Now let’s do the research!

From the panic report, we can see that `%r13` is zero at the moment of panic.
In order to figure out the reason, we need to analyze this function and know what’s going on.

So here is the related code snippet I translated.
(I have omitted some debugging or irrelevant code.)

int AppleIntelFramebufferController::SetupDPTimings(AppleIntelFramebufferController* this,
                                                    AppleIntelFramebuffer* framebuffer, 
                                                    AppleIntelDisplayPath* displayPath, 
                                                    AppleIntelFramebufferController::CRTCParams* params)
{
    // Parameters are passed in registers
    // %rdi = arg0 (Hidden `this` pointer)
    // %rsi = arg1 (framebuffer)               // <- Focus on this register
    // %rdx = arg2 (displayPath)
    // %rcx = arg3 (parameters)

    ...<some code at here>...

    rdx = framebuffer->field_0x25bc; // 0x42786: movl 0x25bc(%rsi), %edx
    r13 = r15 * 8;                   // 0x4278c: leal (,%rdx,8), %r13d
    r13 = r13 * r15;                 // 0x42794: imulq %r15, %r13

    if (rdx == 0 || r15 == 0)
    {
        kprintf("[IGFB][ERROR ] fActiveNumberOfLanes = %d, linkSymbolClock = %llu.. 
                 One of them is 0 for FB%x - will lead to DivideByZero panic. 
                 PixelClock = %llu!!!!!\n", rdx, r15, framebuffer->field_0x01dc, r12");
    }

    rsi = rbx / r13;

    ...<some code at here>...
}

So basically, `%r13` is a product of `%r15` and `%rdx`, and Apple adds a warning message saying that a divide-by-zero panic will happen if any one of them is zero.
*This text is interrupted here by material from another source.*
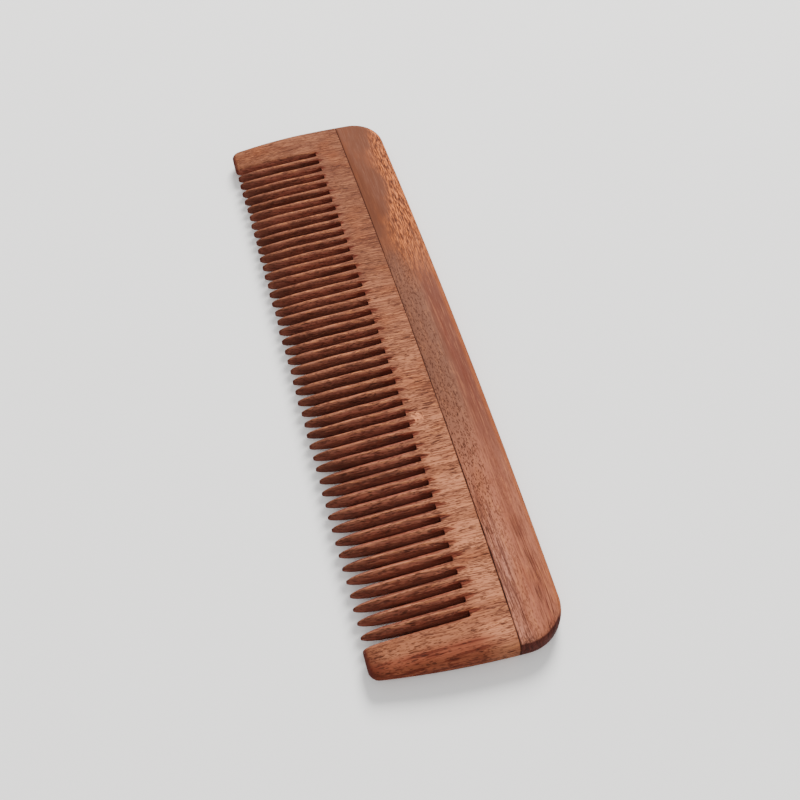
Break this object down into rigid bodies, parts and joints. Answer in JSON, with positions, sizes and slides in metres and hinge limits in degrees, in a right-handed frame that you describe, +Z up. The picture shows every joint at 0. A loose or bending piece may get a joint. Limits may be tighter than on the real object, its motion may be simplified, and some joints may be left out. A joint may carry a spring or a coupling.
{
  "type": "wooden comb",
  "caption": "Long flat wooden hair comb with one row of rounded, pointed teeth between two broad end teeth and a rounded strip glued along its back.",
  "frame": {"origin": "under the middle of the comb, on the plane that it lies on, centred between its two ends and between the tips of its broad end teeth and its back edge", "axes": "+X along the comb to the end with the larger back corner, +Y from the tooth tips to the back edge, +Z up out of the flat face that it lies on"},
  "size_m": [0.185, 0.0477, 0.0062],
  "materials": {
    "plate_wood": "oiled hardwood with dark pores, grain along the teeth",
    "strip_wood": "oiled hardwood with dark pores, grain along the comb"
  },
  "bodies": {
    "root": {"back_strip": "strip_wood", "tooth_plate": "plate_wood", "guard_far": "plate_wood", "guard_near": "plate_wood", "tooth_01": "plate_wood", "tooth_02": "plate_wood", "tooth_03": "plate_wood", "tooth_04": "plate_wood", "tooth_05": "plate_wood", "tooth_06": "plate_wood", "tooth_07": "plate_wood", "tooth_08": "plate_wood", "tooth_09": "plate_wood", "tooth_10": "plate_wood", "tooth_11": "plate_wood", "tooth_12": "plate_wood", "tooth_13": "plate_wood", "tooth_14": "plate_wood", "tooth_15": "plate_wood", "tooth_16": "plate_wood", "tooth_17": "plate_wood", "tooth_18": "plate_wood", "tooth_19": "plate_wood", "tooth_20": "plate_wood", "tooth_21": "plate_wood", "tooth_22": "plate_wood", "tooth_23": "plate_wood", "tooth_24": "plate_wood", "tooth_25": "plate_wood", "tooth_26": "plate_wood", "tooth_27": "plate_wood", "tooth_28": "plate_wood", "tooth_29": "plate_wood", "tooth_30": "plate_wood", "tooth_31": "plate_wood", "tooth_32": "plate_wood", "tooth_33": "plate_wood", "tooth_34": "plate_wood", "tooth_35": "plate_wood", "tooth_36": "plate_wood", "tooth_37": "plate_wood", "tooth_38": "plate_wood", "tooth_39": "plate_wood", "tooth_40": "plate_wood", "tooth_41": "plate_wood", "tooth_42": "plate_wood", "tooth_43": "plate_wood", "tooth_44": "plate_wood", "tooth_45": "plate_wood"}
  },
  "joints": []
}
Besides, this message also provides some useful information that `%rdx` holds the number of active lanes and `%r15` holds the link symbol clock (`LS_CLK`).

Take a look at the panic report above again and we can find that `%rdx` has a zero value. Equivalently, the field at `0x25bc` in an instance of `AppleIntelFramebuffer` is zero. So somehow Apple’s graphics driver does not detect the number of active lanes correctly.

Unfortunately, there is not too much information about this field in `SetupDPTimings()`, so we need to analyze the callers who make this function call.

Let’s keep reversing the binary and we can find that it has a caller named `AppleIntelFramebufferController::SetupClocks(AppleIntelFramebuffer*, AppleIntelDisplayPath*, IODetailedTimingInformationV2 const*, AppleIntelFramebufferController::CRTCParams*)`. It is a really huge function, but there are two crucial blocks at `0x4126b` and `0x41652`.

Again, let’s first take a look at the code I translated.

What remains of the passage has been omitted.